Since I had the chance to chat with Mike Blyth at Oshkosh for a while and we chatted about my build, I mentioned that I was still waiting for the factory to come up with a plan for the inspection cover and he promised that he’d check on the progress when he got back to South Africa and indeed, two weeks later, I got an email with the plans.
The factory plans, in keeping with the other inspection access panels, uses the same flush round inspection cover that is used to access the Flaps and Aileron connecting rods.
Since I am still busy with other things in the build and haven’t actually made my own panel yet, I am going to go with the factory plans that they have drawn up for me.
Cutting a round inspection access panel hole
There is just one difficulty to overcome – the access panel is round and large and I don’t think there are 143.4 mm drill bits I can buy in Home depot.

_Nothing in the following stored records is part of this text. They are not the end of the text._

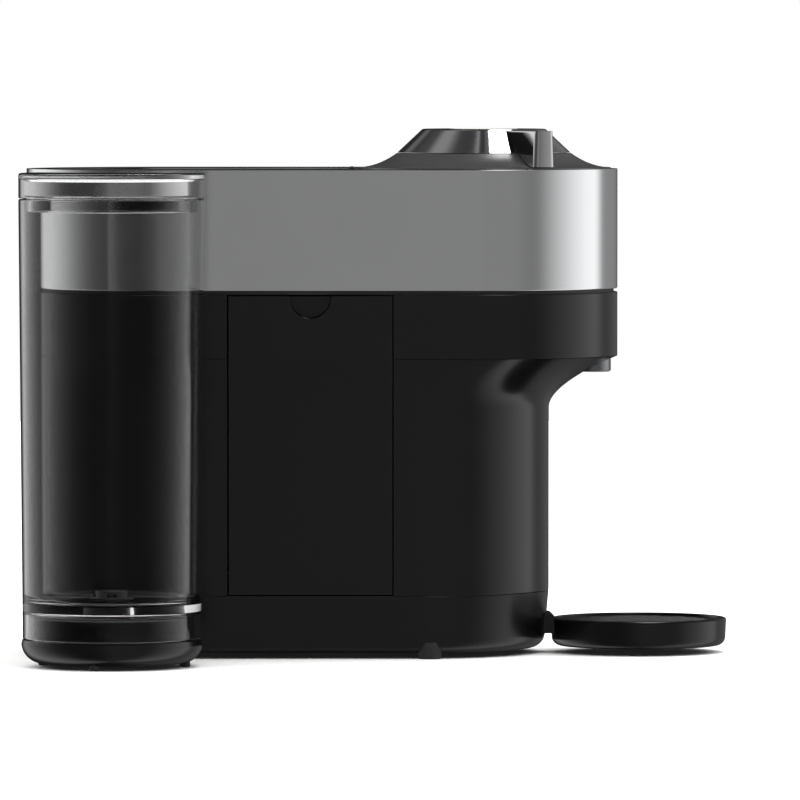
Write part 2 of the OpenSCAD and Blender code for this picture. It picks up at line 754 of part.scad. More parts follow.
module lock_ring() color("#3a3b3e") placed() at_brew() {
    ring(46, slot_r[0], 226, 228);
    for (i = [0:2]) {
        post = 120 * i + slot_start + 6;
        lug = 120 * i + 30;
        ring_piece([slot_r[0] + 0.4, slot_r[1] - 0.4], [post, post + 10], [227, knob_top - knob_wall]);
        ring_piece([43, 49.5], [lug, lug + 16], [223.9, 226]);
        ring_piece([43, 46], [lug, lug + 16], [225.5, 227]);
    }
}

module piercing_plate() color("#b8babc") placed() at_brew() difference() {
    union() {
        ring(29.4, 6.6, 224.2, 225.8);
        ring(10, 6.6, 225, 228.2);
        for (i = [0:19]) rotate(18 * i) translate([26, 0, 222.6]) cylinder(r1 = 0.3, r2 = 0.9, h = 1.8);
    }
    for (i = [0:5]) rotate(60 * i) translate([18, 0, 220]) cylinder(r = 2.2, h = 10);
}

// ---------- tank and its carrier ----------

module carrier_arm() {
    rotate(180 + tank_angle) block([20, tank_reach - 20], [-15, 15], [4, 12.6]);
}

module dish_feet_places() for (a = [0, 97, -97])
    rotate(180 + tank_angle + a) translate([dish_foot_ring, 0, 0]) children();

module tank_carrier() color("#141414") placed() difference() {
    union() {
        disc(swivel_r, 3.2, 12.6);
        carrier_arm();
        at_tank() rotate_extrude() polygon(concat(
            [[0, 1.8]],
            arc([dish_r - 9.4, 11.6], 9.8, -90, -4),
            [[dish_r, 13], [plinth_r + 0.3, 13]],
            arc([plinth_r - plinth_round, plinth_top - plinth_round], plinth_round, 0, 90),
            [[0, plinth_top]]
        ));
    }
    disc(hub_r + 0.4, 0, 20);
    at_tank() ring(11, 2.2, 17, 30);
    at_tank() disc(2.3, valve_pin_top, 30);
    at_tank() dish_feet_places() disc(2.6, 0, 4);
    for (a = [100, -100]) rotate(180 + tank_angle + a) translate([46, 0, 0]) disc(5, 0, 5);
}

module carrier_feet() color("#222222") placed() {
    at_tank() dish_feet_places() disc(2.6, 0, 4);
    for (a = [100, -100]) rotate(180 + tank_angle + a) translate([46, 0, 0]) disc(5, 0, 5);
}

module water_tank() color([0.75, 0.78, 0.8, 0.35]) placed() at_tank()
    rotate_extrude() polygon([
        [plinth_r + 1.1, skirt_low], [tank_foot_d / 2, skirt_low],
        [tank_d / 2, rim_low], [tank_d / 2, rim_top],
        [tank_d / 2 - tank_wall, rim_top], [tank_d / 2 - tank_wall, rim_low],
        [tank_foot_d / 2 - tank_wall + 0.1, tank_floor[1]],
        [8.6, tank_floor[1]], [8.6, tank_floor[0]], [plinth_r + 0.8, tank_floor[0]]
    ]);

module valve_seat() color("#dedfe0") placed() at_tank() difference() {
    union() {
        disc(8.6, 24.2, tank_floor[1]);
        disc(10.2, tank_floor[1], 31);
        disc(7.6, 30, 35.4);
    }
    disc(3.4, 24, 26.6);
    disc(6.6, 26.6, 34.2);
    for (a = [0, 90]) rotate(a) block([-12, 12], [-2.4, 2.4], [31, 34.2]);
}

module valve_plunger() color("#c0482c") placed() at_tank() {
    disc(2.8, 22.9, 27);
    disc(5.2, 26.9, 28.1);
}

module valve_spring() color("#c8c8c8") placed() at_tank() swept(helix(4.2, 28.6, 33.6, 4), 0.4, 6);

// Clear cap: a plate with an outer skirt, a groove for the bright ring and a plug that fits in the tank's rim
module tank_lid() color([0.7, 0.72, 0.74, 0.4]) placed() at_tank()
    rotate_extrude() polygon([
        [0, lid_under], [36.6, lid_under], [36.6, 218.6], [37.8, 218.6], [37.8, plug_low], [40, plug_low],
        [40, 219.3], [bright_ring_r[0] - 0.2, 219.3], [bright_ring_r[0] - 0.2, lid_under],
        [bright_ring_r[1] + 0.3, lid_under], [bright_ring_r[1] + 0.3, lid_skirt_low],
        [tank_d / 2, lid_skirt_low], [tank_d / 2, lid_top], [0, lid_top]
    ]);

module tank_lid_ring() color("#d2d4d6") placed() at_tank()
    rotate_extrude() polygon([
        [bright_ring_r[0], 219.6], [bright_ring_r[1], 219.6], [bright_ring_r[1], 224.7],
        [bright_ring_r[0] + 0.7, 227.1], [bright_ring_r[0], 227.1]
    ]);

// ---------- nodes ----------

base_shell();
base_feet();
swivel_hub();
body_shell();
neck_cove();
head_shell();
chassis_plate();
mid_frame();
band();
deck();
hinge_bracket();
hinge_pin();
bearing_housing();
rotor_bearings();
motor_can();
motor_magnets();
coffee_collector();
chamber_ring();
barcode_reader();
capsule_chute();
lid_switch();
power_board();
control_board();
pump_body();
pump_mounts();
flow_meter();
thermoblock();
cable_gland();
water_tubes();
bin_bay();
spout();
case_screws();
lid_shell();
lid_plate();
injector();
lid_seal();
button_spring();
knob();
lever();
lock_ring();
light_ring();
brew_button();
piercing_plate();
capsule_cup();
drive_shaft();
motor_core();
eject_fork();
tank_carrier();
carrier_feet();
water_tank();
valve_seat();
valve_spring();
valve_plunger();
tank_lid();
tank_lid_ring();
capsule_bin();
drip_tray();
drip_grid();
pump_plunger();
flow_wheel();
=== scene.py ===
"""Looks of a slim pod coffee machine with a clear tank that swings round its rear.

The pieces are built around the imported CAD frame. Shapes are worked out in millimetres in the frame's own
axes and turned to metres when a mesh is made. The front points along +X, the tank stands on the -Y side and
the table is at z = 0.
"""

import json
import math

import bmesh
import bpy
from mathutils import Matrix, Vector


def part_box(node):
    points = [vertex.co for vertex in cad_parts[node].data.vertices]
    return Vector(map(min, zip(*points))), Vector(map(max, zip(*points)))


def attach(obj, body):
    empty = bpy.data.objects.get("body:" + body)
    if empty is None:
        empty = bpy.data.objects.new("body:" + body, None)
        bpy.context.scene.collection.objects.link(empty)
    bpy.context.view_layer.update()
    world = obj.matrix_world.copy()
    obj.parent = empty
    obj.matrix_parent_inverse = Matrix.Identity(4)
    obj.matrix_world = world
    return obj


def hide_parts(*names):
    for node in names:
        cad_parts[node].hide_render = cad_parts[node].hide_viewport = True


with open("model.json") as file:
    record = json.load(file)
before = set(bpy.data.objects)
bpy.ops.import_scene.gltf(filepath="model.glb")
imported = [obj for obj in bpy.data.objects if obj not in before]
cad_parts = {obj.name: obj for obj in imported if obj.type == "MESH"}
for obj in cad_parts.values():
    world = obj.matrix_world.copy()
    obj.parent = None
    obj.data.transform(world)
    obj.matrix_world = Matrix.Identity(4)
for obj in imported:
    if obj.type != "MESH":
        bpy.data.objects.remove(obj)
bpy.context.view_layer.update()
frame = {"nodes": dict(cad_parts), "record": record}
MM = 0.001


# ---------- places taken from the frame ----------

def box_mm(node):
    """Lowest and highest corner of a CAD node, in millimetres."""
    low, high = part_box(node)
    return low / MM, high / MM


def middle(node):
    low, high = box_mm(node)
    return (low + high) / 2


def stadium_of(node):
    """Half width and the x of the rear and the front round ends of a stadium-shaped node."""
    low, high = box_mm(node)
    radius = (high.y - low.y) / 2
    return radius, low.x + radius, high.x - radius


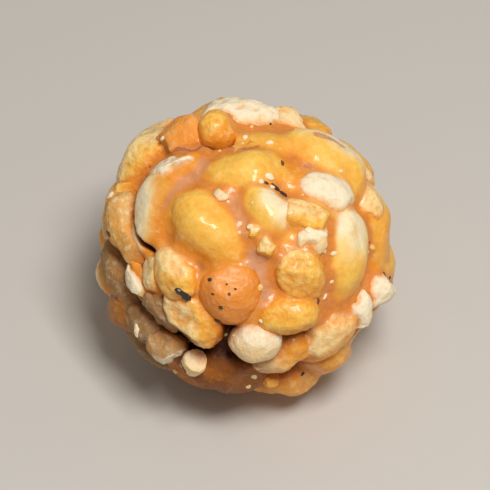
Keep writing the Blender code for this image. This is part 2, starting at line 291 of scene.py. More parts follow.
poses = {  # roll about the length in degrees, and how deep the middle lies against length and width
    "whole": (0, 0.0, 0.50),
    "half": (0, 0.0, 0.50),
    "open": (180, 0.0, 0.10),
    "edge": (80, 0.0, 0.50),
    "end": (0, 0.5, 0.0),
    "chunk": (0, 0.0, 0.42),
}


class Seat:
    def __init__(self, name, out, along, length, width, form, lift, dip=0.0):
        self.name, self.out, self.along, self.dip = name, out, along, dip
        self.length, self.width, self.form, self.lift = length, width, form, lift
        self.finish, self.tone, self.paleWay, self.chips = "coated", 0.5, Vector(), []

    def reach(self):
        if self.form == "end":
            return self.width / 2
        if self.form == "edge":
            return (self.length + self.width / 2) / 4
        return (self.length + self.width) / 4

    def matrix(self):  # from the kernel as modelled, along X and out along Z, to its place
        roll, ofLength, ofWidth = poses[self.form]
        side = self.out.cross(self.along)
        along = self.along * math.cos(self.dip) + self.out * math.sin(self.dip)
        turned = Matrix((along, side, along.cross(side))).transposed().to_4x4()
        if self.form == "end":
            turned = turned @ Matrix.Rotation(math.radians(-90), 4, "Y")
        height = ball["radius"] + self.lift - ofLength * self.length - ofWidth * self.width
        if self.length < ball["smallPiece"]:
            height = min(height, ball["coreRadius"] + ball["bitStand"] * self.width)
        place = Matrix.Translation(ball["centre"] + self.out * height)
        return place @ turned @ Matrix.Rotation(math.radians(roll), 4, "X")


def tangent(out, way):
    return (way - out * way.dot(out)).normalized()


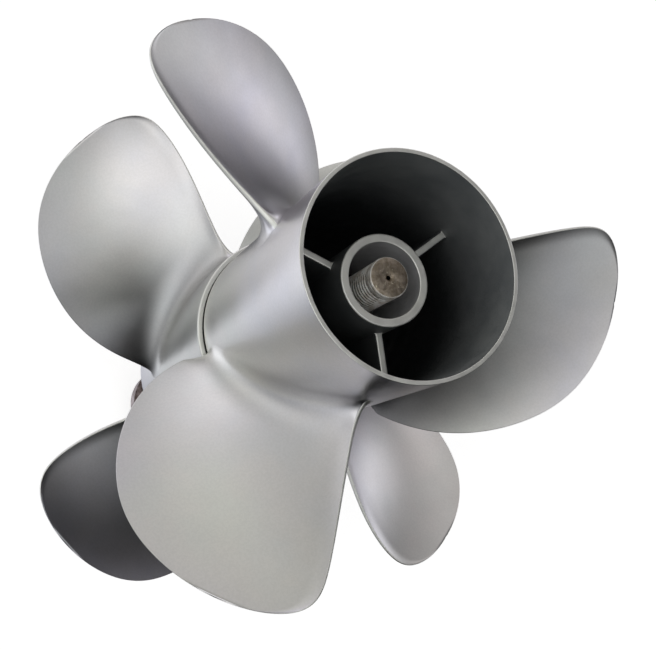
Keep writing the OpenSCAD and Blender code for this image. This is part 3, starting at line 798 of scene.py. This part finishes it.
def sooted():
    """The inside of the hubs: a dull dark exhaust film on the casting, and painted shade deeper in."""
    finish = Finish("sooted", 0, 0.6)
    film = finish.spread(finish.noise(45, 4, 0.6), 0.3, 0.75)
    thin = finish.mix(film, (0.13, 0.14, 0.145), (0.19, 0.2, 0.2))
    # Painted shade: the colour falls from the film's grey at the rim to near black 85 mm down the bore.
    finish.colour(finish.mix(finish.along_shaft(RIM - 85 * MM, RIM - 5 * MM), (0.02, 0.022, 0.024), thin))
    finish.roughness(finish.spread(finish.noise(90, 3), 0.3, 0.7, 0.5, 0.68))
    finish.bump(finish.noise(600, 3, 0.6), 0.00004)
    return finish.material


def pocket_steel():
    """The bored pocket round the shaft's end, grey and dull."""
    finish = Finish("pocket_steel", 0.3, 0.55)
    film = finish.spread(finish.noise(60, 4, 0.6), 0.3, 0.7)
    finish.colour(finish.mix(film, (0.42, 0.42, 0.43), (0.52, 0.52, 0.53)))
    finish.roughness(finish.spread(finish.noise(140, 3), 0.3, 0.7, 0.48, 0.62))
    finish.bump(finish.noise(700, 3, 0.6), 0.00003)
    return finish.material


def shaft_steel():
    """Turned shaft steel, worn bright, with tan and rose stains."""
    finish = Finish("shaft_steel", 0.6, 0.25)
    stain = finish.spread(finish.noise(170, 4, 0.65), 0.4, 0.62)
    finish.colour(finish.mix(stain, (0.74, 0.69, 0.64), (0.88, 0.86, 0.82)))
    finish.roughness(finish.spread(finish.noise(400, 3), 0.3, 0.7, 0.28, 0.4))
    finish.bump(finish.noise(1200, 3), 0.00002)
    return finish.material


def stained_face():
    """The shaft's end face: brown with old grease and rust, with bright specks and scratches."""
    finish = Finish("stained_face", 1, 0.45)
    stain = finish.spread(finish.noise(260, 4, 0.65), 0.38, 0.64)
    brown = finish.mix(stain, (0.3, 0.25, 0.19), (0.5, 0.43, 0.35))
    speck = finish.spread(finish.noise(620, 2, 0.5), 0.66, 0.7)
    finish.colour(finish.mix(speck, brown, (0.75, 0.71, 0.55)))
    finish.roughness(finish.spread(finish.noise(500, 3), 0.3, 0.7, 0.36, 0.55))
    finish.bump(finish.noise(420, 4, 0.6), 0.00025)
    return finish.material


def worn_steel():
    """Thread crests and chamfer of the shaft's end: pale worn steel with a trace of brown."""
    finish = Finish("worn_steel", 0.5, 0.4)
    stain = finish.spread(finish.noise(240, 4, 0.6), 0.35, 0.65)
    finish.colour(finish.mix(stain, (0.66, 0.61, 0.54), (0.95, 0.94, 0.9)))
    finish.roughness(finish.spread(finish.noise(400, 3), 0.3, 0.7, 0.32, 0.48))
    finish.bump(finish.noise(700, 3), 0.00003)
    return finish.material


def greased_steel():
    """Steel of the lock nut, its washers and thread grooves: old grease, and near-black painted shade."""
    finish = Finish("greased_steel", 0.9, 0.5)
    grease_and_shade = finish.spread(finish.noise(120, 4), 0.35, 0.65)
    # Painted shade: both tones are near black, so the nut and the thread grooves read as shadow.
    finish.colour(finish.mix(grease_and_shade, (0.03, 0.03, 0.03), (0.1, 0.095, 0.085)))
    finish.roughness(finish.spread(finish.noise(240, 3), 0.3, 0.7, 0.42, 0.6))
    finish.bump(finish.noise(400, 3), 0.0001)
    return finish.material


def bearing_steel():
    """Ground bearing steel under a thin brown film of oil."""
    finish = Finish("bearing_steel", 1, 0.25)
    film = finish.spread(finish.noise(110, 4, 0.65), 0.35, 0.62)
    finish.colour(finish.mix(film, (0.2, 0.15, 0.14), (0.5, 0.42, 0.42)))
    finish.roughness(finish.spread(finish.noise(260, 3), 0.3, 0.7, 0.28, 0.42))
    finish.bump(finish.noise(900, 2), 0.00002)
    return finish.material


def brass():
    """Turned brass, a little tarnished."""
    finish = Finish("brass", 1, 0.3)
    tarnish = finish.spread(finish.noise(90, 4, 0.6), 0.35, 0.65)
    finish.colour(finish.mix(tarnish, (0.42, 0.29, 0.13), (0.72, 0.53, 0.25)))
    finish.roughness(finish.spread(finish.noise(240, 3), 0.3, 0.7, 0.28, 0.44))
    finish.bump(finish.noise(900, 2), 0.00003)
    return finish.material


def rubber():
    """Black moulded rubber with a slight bloom."""
    finish = Finish("rubber", 0, 0.6)
    bloom = finish.spread(finish.noise(140, 4), 0.3, 0.7)
    finish.colour(finish.mix(bloom, (0.018, 0.018, 0.018), (0.04, 0.04, 0.042)))
    finish.roughness(finish.spread(finish.noise(300, 3), 0.3, 0.7, 0.5, 0.72))
    finish.bump(finish.noise(1100, 3), 0.00005)
    return finish.material


def carrier_paint():
    """Dark satin paint over a casting's fine grain."""
    finish = Finish("carrier_paint", 0, 0.4)
    shade = finish.spread(finish.noise(60, 3), 0.3, 0.7)
    finish.colour(finish.mix(shade, (0.045, 0.047, 0.052), (0.075, 0.078, 0.085)))
    finish.roughness(finish.spread(finish.noise(200, 3), 0.3, 0.7, 0.32, 0.5))
    finish.bump(finish.noise(700, 3, 0.6), 0.00008)
    finish.shader.inputs["Coat Weight"].default_value = 0.3
    finish.shader.inputs["Coat Roughness"].default_value = 0.15
    return finish.material


def paint(obj, *materials, choose=None):
    """Gives a piece its materials. choose says which one each face has."""
    obj.data.materials.clear()
    for material in materials:
        obj.data.materials.append(material)
    if choose:
        for face in obj.data.polygons:
            face.material_index = choose(face)


def wall_finish(bore, mouth):
    """0 outside, 1 on the bore: soot and painted shade deeper in, 2 on the aft face of a hub's wall."""
    def choose(face):
        if face.center.xy.length < bore + 1 * MM and face.center.z < mouth - 0.6 * MM:
            return 1
        return 2 if face.normal.z > 0.5 else 0
    return choose


def tube_finish(face):
    """0 on the aft ring, 1 on the outside: soot and painted shade deeper in, 2 in the pocket."""
    if face.center.z > TUBE_AFT - 1.2 * MM and face.normal.z > 0.3:
        return 0
    return 2 if face.center.xy.length < POCKET_R + 0.5 * MM else 1


def shaft_finish(face):
    """0 on turned sides, 1 on the stained end face, 2 on worn crests, 3 in grooves: grease and painted shade.
    """
    z, r = face.center.z, face.center.xy.length
    if z > SHAFT_AFT - 2 * MM:
        return 1 if r < (THREAD_R - 0.7) * MM else 2
    if z > THREAD_FORE:
        # Thread grooves take the near-black painted shade.
        return 3 if r < (THREAD_R - 0.6 * THREAD_DEPTH) * MM else 2
    return 0


def paint_all():
    steel, ground, soot_and_shade = stainless(), ground_steel(), sooted()
    by_slot = {"stainless": steel, "shaft_steel": shaft_steel(), "bearing_steel": bearing_steel(),
               "brass": brass(), "rubber": rubber(), "carrier_paint": carrier_paint()}
    slots = {row["node"]: row["material_slot"] for row in frame["record"]["subparts"]}
    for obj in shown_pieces():
        paint(obj, by_slot[slots.get(obj.name) or obj["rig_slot"]])
    grease_and_shade = greased_steel()
    # The nut and its washers are painted near black: painted shade deep in the pocket, over grease.
    for name in ("rear_lock_nut", "rear_tab_washer", "rear_thrust_washer"):
        paint(frame["nodes"][name], grease_and_shade)
    # The front hub's tube and ribs take the soot with its painted depth shade.
    for name in ("front_hub_tube", "front_hub_ribs"):
        paint(frame["nodes"][name], soot_and_shade)
    skins = bpy.data.objects
    for side, kind in (("rear", REAR), ("front", FRONT)):
        for n in range(kind.count):
            paint(skins[f"{side}_blade_{n + 1}_skin"], steel, ground, choose=ground_edge)
    paint(skins["rear_hub_skin"], steel, soot_and_shade, ground, choose=wall_finish(REAR_BORE, RIM))
    paint(skins["front_hub_skin"], steel, soot_and_shade, ground, choose=wall_finish(FRONT_BORE, FRONT_AFT))
    paint(skins["rear_tube_skin"], ground, soot_and_shade, pocket_steel(), choose=tube_finish)
    paint(skins["rear_ribs_skin"], ground, soot_and_shade, choose=lambda face: int(face.normal.z < 0.8))
    paint(skins["inner_shaft_skin"], by_slot["shaft_steel"], stained_face(), worn_steel(), grease_and_shade,
          choose=shaft_finish)


build_camera()
build_floor()
build_light()
build_blades()
for wall in (rear_barrel(), front_barrel(), rear_tube(), rear_ribs()):
    smooth_faces(wall)
inner_shaft()
paint_all()

bpy.context.scene.view_settings.view_transform = "Standard"
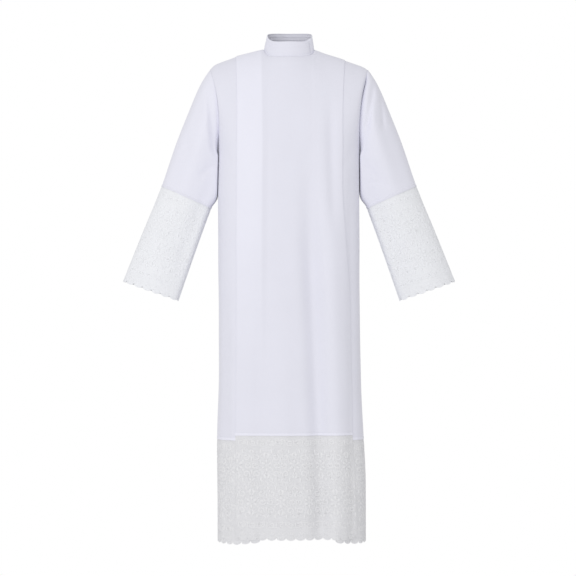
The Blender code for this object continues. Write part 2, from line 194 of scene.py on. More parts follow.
# Creases laid on the body. Each is a line between two places seen from the front, and fades towards
# both over this share of its length.
CREASE_FADE = 0.3
CREASES = {
    -1: (
        # x and z of one end, x and z of the other, depth, half width
        (-0.060, -0.110, -0.066, -0.980, -0.0011, 0.010),
        (-0.100, -0.080, -0.098, -1.080, 0.0012, 0.016),
        (0.118, -0.120, 0.126, -0.560, -0.0065, 0.016),
        (0.196, -0.265, 0.150, -0.360, -0.0014, 0.010),
        (-0.196, -0.275, -0.160, -0.350, -0.0012, 0.010),
    ),
    1: (
        (0.060, -0.120, 0.070, -0.900, -0.0012, 0.012),
        (-0.110, -0.100, -0.118, -0.700, 0.0012, 0.016),
        (-0.196, -0.270, -0.140, -0.370, -0.0016, 0.011),
        (0.196, -0.270, 0.150, -0.350, -0.0014, 0.010),
    ),
}

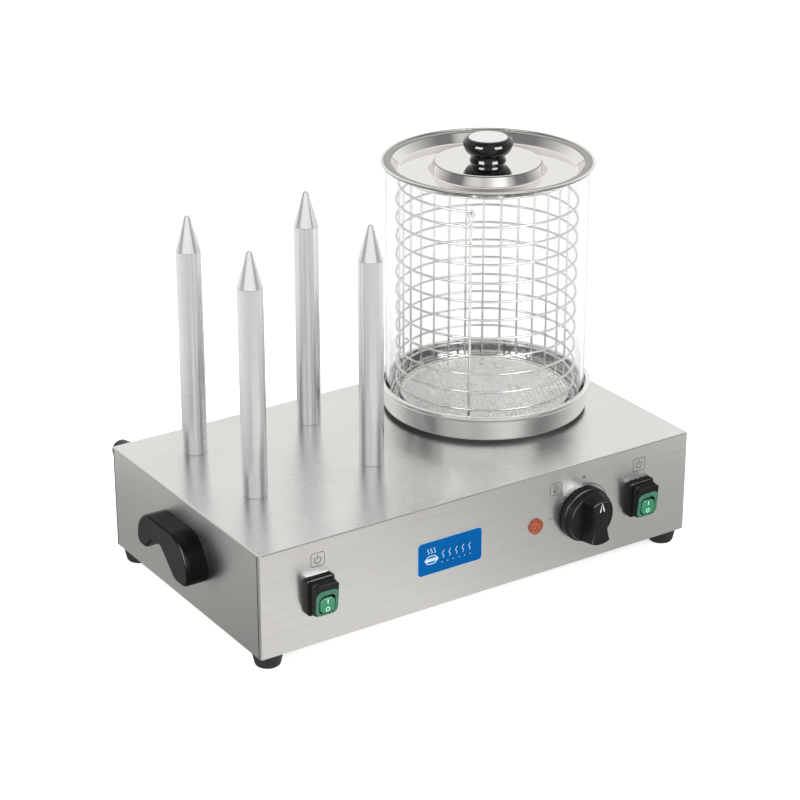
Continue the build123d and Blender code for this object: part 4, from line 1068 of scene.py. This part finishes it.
# The studio, as metal sees it: white behind the object, dim on the camera's side, with soft lit patches.
# A patch is given by its turn and rise, its angular size and how much light it adds.
PATCHES = [(20.0, 50.0, 24.0, 0.45), (-26.0, 18.0, 34.0, 0.60), (28.0, 18.0, 34.0, 0.60)]
PATCH_CORE = 0.6
world = bpy.data.worlds.new("studio")
world.use_nodes = True
scene.world = world
tree = world.node_tree
direction = tree.nodes.new("ShaderNodeTexCoord").outputs["Generated"]
brightness = spread(tree, towards(tree, direction, BRIGHT_SIDE), 0.23, 0.97, start=0.10, end=0.70)
for turn, rise, size, extra in PATCHES:
    facing = towards(tree, direction, studio_direction(turn, rise))
    patch = spread(tree, facing, 0.0, extra, start=math.cos(math.radians(size)),
                   end=math.cos(math.radians(size * PATCH_CORE)))
    brightness = math_node(tree, "ADD", brightness, patch)
# The backdrop itself is white, seen directly or through the glass.
path = tree.nodes.new("ShaderNodeLightPath").outputs
seen = math_node(tree, "MAXIMUM", path["Is Camera Ray"], path["Is Transmission Ray"])
background = tree.nodes["Background"]
background.inputs["Color"].default_value = STUDIO_WHITE
tree.links.new(blend_values(tree, seen, brightness, 1.0), background.inputs["Strength"])


def softbox(name, turn, rise, size, power):
    """A rectangular light that faces the object."""
    light = bpy.data.lights.new(name, "AREA")
    light.shape = "RECTANGLE"
    light.size, light.size_y = size
    light.energy = power
    away = Vector(studio_direction(turn, rise))
    holder = bpy.data.objects.new(name, light)
    holder.location = LIGHT_AIM + away * LIGHT_DISTANCE
    holder.rotation_mode = "QUATERNION"
    holder.rotation_quaternion = (-away).to_track_quat("-Z", "Y")
    holder.visible_camera = False
    scene.collection.objects.link(holder)
    return holder


# Two softboxes light the matt surfaces, and two tall windows put highlights on black and green pieces.
GLOSSY_PLASTICS = [materials[name] for name in (
    "gloss_black", "handle_black", "knob_black", "switch_black", "rocker_green", "black_rubber")]
SOFTBOX_TURNS = {"left": -42.0, "right": 42.0}
WINDOW_TURNS = {"left": -44.0, "right": 49.0}
for side, turn in SOFTBOX_TURNS.items():
    softbox("softbox_" + side, turn, rise=30.0, size=(1.1, 1.1), power=20.0).visible_glossy = False
plastics = bpy.data.collections.new("glossy_plastics")
for piece in scene.objects:
    if piece.type == "MESH" and any(finish in GLOSSY_PLASTICS for finish in piece.data.materials):
        plastics.objects.link(piece)
for side, turn in WINDOW_TURNS.items():
    window = softbox("window_" + side, turn, rise=14.0, size=(1.2, 1.5), power=110.0)
    window.visible_diffuse = False
    window.visible_transmission = False
    window.light_linking.receiver_collection = plastics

Since this is quite an operation, I decided to get some practice with the tool on a piece of spare aluminum and also made a video of it, since I figured that it might be helpful for other builders in the future.
I started by marking out the circle using a drafting compass. It’s been quite a few years, but luckily I still remembered how to use it and how to find the center of the circle again by making two marks. Proof that you may indeed use what you’ve learned in geometry class sometime in life, even if it’s 15 years later. After that I clamped the piece of metal on the edge of the table.
I drilled the center pivot hole to 1/8th of an inch, which makes the pivot sit in the hole and then measured out the starting hole for the drill, make a starter hole and then used a step drill bit to upsize the hole until it aligned with my marked circle.
After that, I set up the drilling tool with the pivot and made sure that the outside of the cutting bit aligns with my circle and then attached the drill and went to work.
Here are a couple of pictures of the first circle I cut – note that briefly I had the pivot point jump out of the hole, which caused me to waver a bit which you can see towards the bottom where it’s not perfectly round, so make sure the pivot continues to stay in the hole.